Don Domenico: «mai dubitare della misericordia di Dio»

Non dobbiamo mai dubitare della misericordia di Dio. È questo il cuore del ragionamento che il vescovo Domenico ha presentato ai tantissimi fedeli presenti alla celebrazione della Domenica delle Palme. Una liturgia che ha avuto inizio presso la basilica minore di Sant’Agostino con la rituale benedizione dei ramoscelli d’ulivo, per poi raggiungere processionalmente la Cattedrale.

L’ingresso è avvenuto attraverso la Porta Santa aperta lo scorso 13 dicembre: un passaggio che ha introdotto anche «al mistero della Pasqua», all’«ambivalenza di festa e di dramma» insita nella Domenica delle Palme e della Passione, alla contraddizione tra quelli che inneggiano al Messia e quanti (forse gli stessi!) grideranno di lì a poco: «Crocifiggilo!».

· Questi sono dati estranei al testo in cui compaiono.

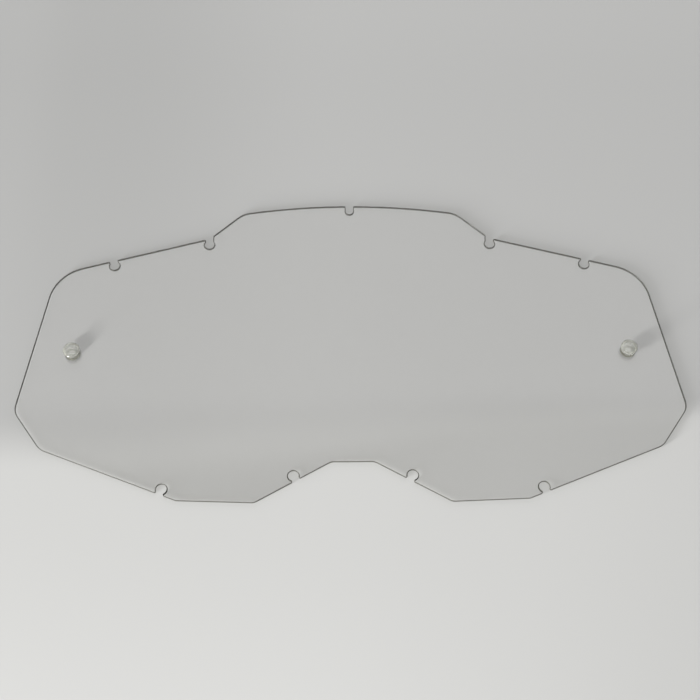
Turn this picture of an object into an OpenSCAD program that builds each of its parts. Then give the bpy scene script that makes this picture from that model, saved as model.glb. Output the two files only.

Un contrasto che vive anche nelle figure di Pietro e Giuda. «A volte sono associati nel comune tradimento – ha notato mons. Pompili – in realtà essi sono profondamente diversi». Ma non solo perché Pietro rinnega il Maestro per salvare se stesso, mentre Giuda vende il profeta di Nazareth ai suoi nemici:

La differenza si accentua dopo il tradimento. Pietro quando incrocia lo sguardo di Gesù capisce il male compiuto e piange. Giuda si dispera per la colpa commessa e si toglie la vita. Questo semplice confronto dimostra che dello sguardo misericordioso di Dio non dobbiamo mai dubitare. Il problema semmai è che noi disperiamo di noi stessi. «Lui mai si stanca di perdonare, ma noi, a volte, ci stanchiamo di chiedere perdono» ha detto papa Francesco. Potremmo chiederci mentre attraversiamo la porta di questa Pasqua: sono ormai stanco di chiedere di essere perdonato? Riuscirò a compiere questo passo di riconoscere la mia meschinità o rinvierò ancora una volta l’abbraccio di Dio?

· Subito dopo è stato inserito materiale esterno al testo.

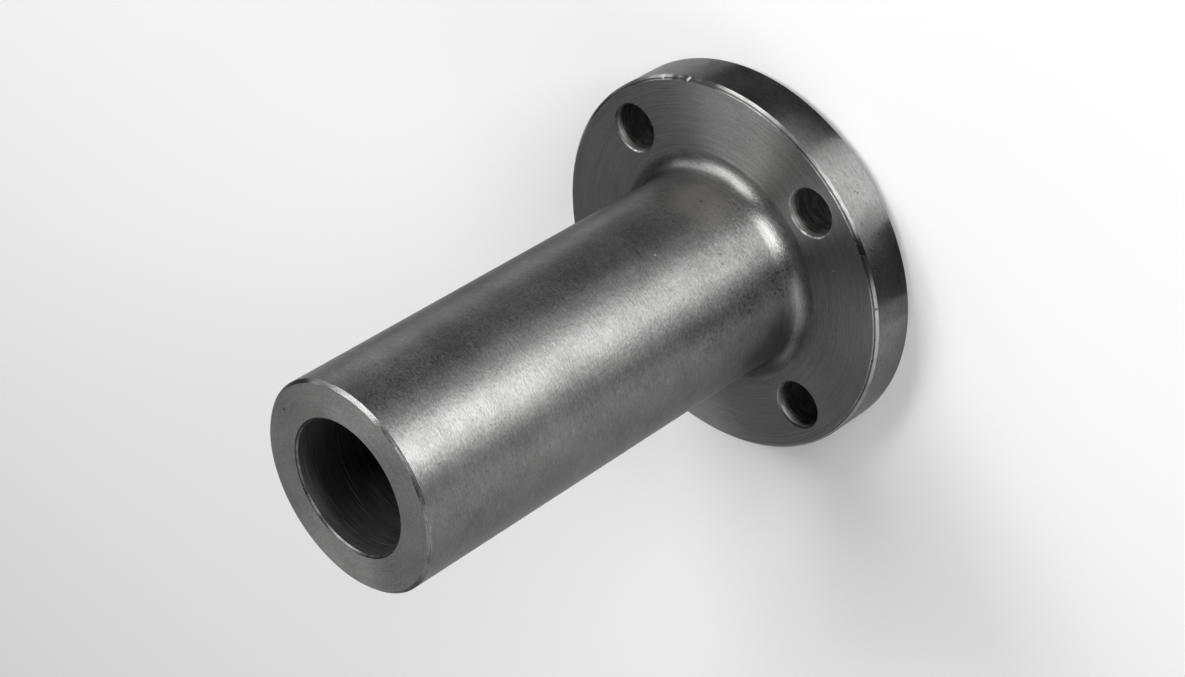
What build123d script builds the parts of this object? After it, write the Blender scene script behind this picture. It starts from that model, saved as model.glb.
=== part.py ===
from build123d import *
import os

# Long weld neck flange, turned and drilled from one forging.
# Millimetres. It stands on its gasket face: the origin is the centre of that face,
# and +Z runs along the bore to the end of the neck that is welded on.

# The bore, straight through
bore_diameter = 50.8
bore_mouth_chamfer = 0.85

# The long neck, from the gasket face to the end that is welded on
overall_length = 207.4
neck_diameter = 79.8
neck_end_chamfer = 1.2
root_fillet_radius = 8.0

# The raised face behind the disc, which presses on the gasket
gasket_face_diameter = 92.1
gasket_face_height = 1.6

# The bolt holes, which straddle the X and Y axes
bolt_hole_count = 4
bolt_hole_diameter = 19.05
bolt_hole_edge_break = 0.5

# The bolted disc, with flat metal on each side of the bolt holes
disc_thickness = 20.0
metal_inside_holes = 4.75
metal_outside_holes = 6.35
rim_chamfer = 1.6
fillet_to_hole_land = 1.0

bore_radius = bore_diameter / 2
neck_radius = neck_diameter / 2
gasket_face_radius = gasket_face_diameter / 2
bolt_hole_radius = bolt_hole_diameter / 2

# The holes stand clear of the gasket face, which gives the 120.65 bolt circle,
# and the rim stands clear of the holes, which gives the 152.4 outside diameter
bolt_circle_radius = gasket_face_radius + metal_inside_holes + bolt_hole_radius
flange_radius = bolt_circle_radius + bolt_hole_radius + metal_outside_holes

# Heights of the disc's two faces: nuts bear on the front, and the mating flange faces the back
disc_back = gasket_face_height
disc_front = disc_back + disc_thickness

# The root fillet ends on flat metal, short of the edges of the bolt holes
nearest_hole_edge = bolt_circle_radius - bolt_hole_radius - bolt_hole_edge_break
room_for_fillet = nearest_hole_edge - fillet_to_hole_land - neck_radius
root_fillet = min(root_fillet_radius, room_for_fillet)

os.makedirs("parts", exist_ok=True)

with BuildPart() as weld_neck_flange:
    # Half of the section, with X as the radius and Y as the height along the bore
    with BuildSketch(Plane.XZ) as section:
        with BuildLine():
            Polyline(
                (bore_radius, 0),
                (gasket_face_radius, 0),
                (gasket_face_radius, disc_back),
                (flange_radius, disc_back),
                (flange_radius, disc_front),
                (neck_radius, disc_front),
                (neck_radius, overall_length),
                (bore_radius, overall_length),
                close=True,
            )
        make_face()

        # A turned radius joins the neck to the disc
        root = section.vertices().sort_by_distance((neck_radius, disc_front))[0]
        fillet(root, radius=root_fillet)

        # Each sharp corner is broken on the lathe
        rim_back = section.vertices().sort_by_distance((flange_radius, disc_back))[0]
        rim_front = section.vertices().sort_by_distance((flange_radius, disc_front))[0]
        chamfer((rim_back, rim_front), length=rim_chamfer)
        neck_end = section.vertices().sort_by_distance((neck_radius, overall_length))[0]
        chamfer(neck_end, length=neck_end_chamfer)
        bore_start = section.vertices().sort_by_distance((bore_radius, 0))[0]
        bore_mouth = section.vertices().sort_by_distance((bore_radius, overall_length))[0]
        chamfer((bore_start, bore_mouth), length=bore_mouth_chamfer)
    revolve(axis=Axis.Z)

    # The bolt holes are drilled through the disc and their edges broken on both faces
    with Locations(Plane.XY.offset(disc_front)):
        with PolarLocations(bolt_circle_radius, bolt_hole_count, start_angle=180 / bolt_hole_count):
            Hole(bolt_hole_radius)
    hole_edges = weld_neck_flange.edges(Select.LAST).filter_by(GeomType.CIRCLE)
    chamfer(hole_edges, length=bolt_hole_edge_break)

weld_neck_flange.part.label = "weld_neck_flange"
export_step(weld_neck_flange.part, "parts/weld_neck_flange.step")
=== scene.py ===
import math

import bpy
from mathutils import Matrix, Vector


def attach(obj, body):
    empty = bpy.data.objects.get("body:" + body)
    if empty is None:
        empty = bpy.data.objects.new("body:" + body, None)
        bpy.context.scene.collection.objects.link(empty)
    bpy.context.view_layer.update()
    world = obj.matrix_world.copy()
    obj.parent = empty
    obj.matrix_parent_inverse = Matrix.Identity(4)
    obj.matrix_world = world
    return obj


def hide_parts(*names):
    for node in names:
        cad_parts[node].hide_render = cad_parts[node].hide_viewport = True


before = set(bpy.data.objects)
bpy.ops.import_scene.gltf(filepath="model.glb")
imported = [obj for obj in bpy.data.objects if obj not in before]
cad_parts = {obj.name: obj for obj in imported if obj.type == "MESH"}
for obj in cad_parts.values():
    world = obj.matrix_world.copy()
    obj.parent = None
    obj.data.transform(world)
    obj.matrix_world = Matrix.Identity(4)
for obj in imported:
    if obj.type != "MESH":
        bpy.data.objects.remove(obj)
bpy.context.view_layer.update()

# The camera, as the photograph was taken: it looks down on the flange from the side of
# one bolt hole, and it is rolled so that the neck points to the lower left.
# Its place, its aim and its roll come from fitting the flange's circles to the photograph.
image_width = 1185
focal_length_in_pixels = 2537.3
sensor_width = 36.0
nearest_seen = 0.01
farthest_seen = 50
camera_place = Vector((0.52789, -0.50935, 0.63238))
camera_aim = Vector((0.00048, 0.00050, 0.08839))
camera_roll = math.radians(121.023)

view_line = (camera_aim - camera_place).normalized()
level_right = view_line.cross(Vector((0, 0, 1))).normalized()
level_up = level_right.cross(view_line)
camera_up = math.cos(camera_roll) * level_up + math.sin(camera_roll) * level_right
camera_right = view_line.cross(camera_up)

bpy.ops.object.camera_add()
camera = bpy.context.object
camera.name = "camera"
camera.matrix_world = Matrix(
    (
        (camera_right.x, camera_up.x, -view_line.x, camera_place.x),
        (camera_right.y, camera_up.y, -view_line.y, camera_place.y),
        (camera_right.z, camera_up.z, -view_line.z, camera_place.z),
        (0, 0, 0, 1),
    )
)
camera.data.sensor_fit = "HORIZONTAL"
camera.data.sensor_width = sensor_width
camera.data.lens = focal_length_in_pixels / image_width * sensor_width
camera.data.clip_start = nearest_seen
camera.data.clip_end = farthest_seen
bpy.context.scene.camera = camera
bpy.context.scene.view_settings.view_transform = "Standard"

# The flange is one steel forging, turned all over in a lathe. Half of its section is drawn, its
# corners are rounded or chamfered as the tool leaves them, and its outline is spun round the
# bore. Sizes are in metres.
bore_radius = 0.0254
neck_radius = 0.0399
gasket_face_radius = 0.04605
flange_radius = 0.0762
disc_back = 0.0016
disc_front = 0.0216
overall_length = 0.2074
root_fillet_radius = 0.008
rim_chamfer = 0.0016
neck_end_chamfer = 0.0012
bore_mouth_chamfer = 0.00085
root_fillet_steps = 28
steps_round = 288
starting_square = 0.001
same_place = 0.00001
seam_gap = 0.000002
smooth_up_to = math.radians(20)


def select_vertices(mesh_object, wanted):
    """Selects, in edit mode, only the vertices whose place passes the test."""
    bpy.ops.mesh.select_all(action="DESELECT")
    bpy.ops.object.mode_set(mode="OBJECT")
    for vertex in mesh_object.data.vertices:
        vertex.select = wanted(vertex.co)
    bpy.ops.object.mode_set(mode="EDIT")


def near(place):
    """A test for vertices at a place, to a hundredth of a millimetre."""
    return lambda co: (co - Vector(place)).length < same_place


section_corners = [
    (bore_radius, 0, 0),
    (gasket_face_radius, 0, 0),
    (gasket_face_radius, 0, disc_back),
    (flange_radius, 0, disc_back),
    (flange_radius, 0, disc_front),
    (neck_radius, 0, disc_front),
    (neck_radius, 0, overall_length),
    (bore_radius, 0, overall_length),
]

# A tiny square shrinks to the first corner, and the outline grows from there
bpy.ops.object.select_all(action="DESELECT")
bpy.ops.mesh.primitive_plane_add(size=starting_square, location=section_corners[0])
flange = bpy.context.object
flange.name = "turned_flange"
bpy.ops.object.transform_apply(location=True, rotation=True, scale=True)
bpy.ops.object.mode_set(mode="EDIT")
bpy.ops.mesh.select_mode(type="VERT")
bpy.ops.mesh.select_all(action="SELECT")
bpy.ops.mesh.merge(type="CENTER")
for last_corner, corner in zip(section_corners, section_corners[1:]):
    step = Vector(corner) - Vector(last_corner)
    bpy.ops.mesh.extrude_vertices_move(TRANSFORM_OT_translate={"value": step})
bpy.ops.mesh.select_all(action="SELECT")
bpy.ops.mesh.edge_face_add()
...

Un esame di coscienza per il quale possono tornare utili «altri due personaggi che si fronteggiano nel lungo racconto della Passione di Luca»: i due ladroni.

Tutti e due sono crocifissi accanto all’innocente che è sulla croce, bloccato e inerme, in attesa della morte ormai certa. Uno dei due non gli crede ed anzi lo provoca: «Non sei tu il Cristo? Salva te stesso e noi» (Lc 23,39). L’altro ladrone invece riconosce l’innocenza, la verità dell’uomo mite e inerme: «Egli non ha fatto nulla di male» (Lc 22, 41). Compie il passo decisivo, quello di fidarsi: «E disse: “Gesù, ricordati di me quando entrerai nel tuo regno”. Gli rispose: “In verità io ti dico: oggi con me sarai nel paradiso”» (Lc 23, 42-43). Il primo ad entrare attraverso la porta che conduce a Dio è un ladro!

«È quest’atto di fiducia estremo in Gesù Cristo quello che dobbiamo augurarci. Diversamente – ha concluso don Domenico – il nostro dolore rischia di annientarci e di precipitare nella disperazione. Solo credendo a quel crocifisso così uguale, ma anche così diverso da noi, la nostra vita non sarà inutile e perfino il male fatto potrà essere convertito. La misericordia di Dio, infatti, sa usare perfino la morte per dare la vita».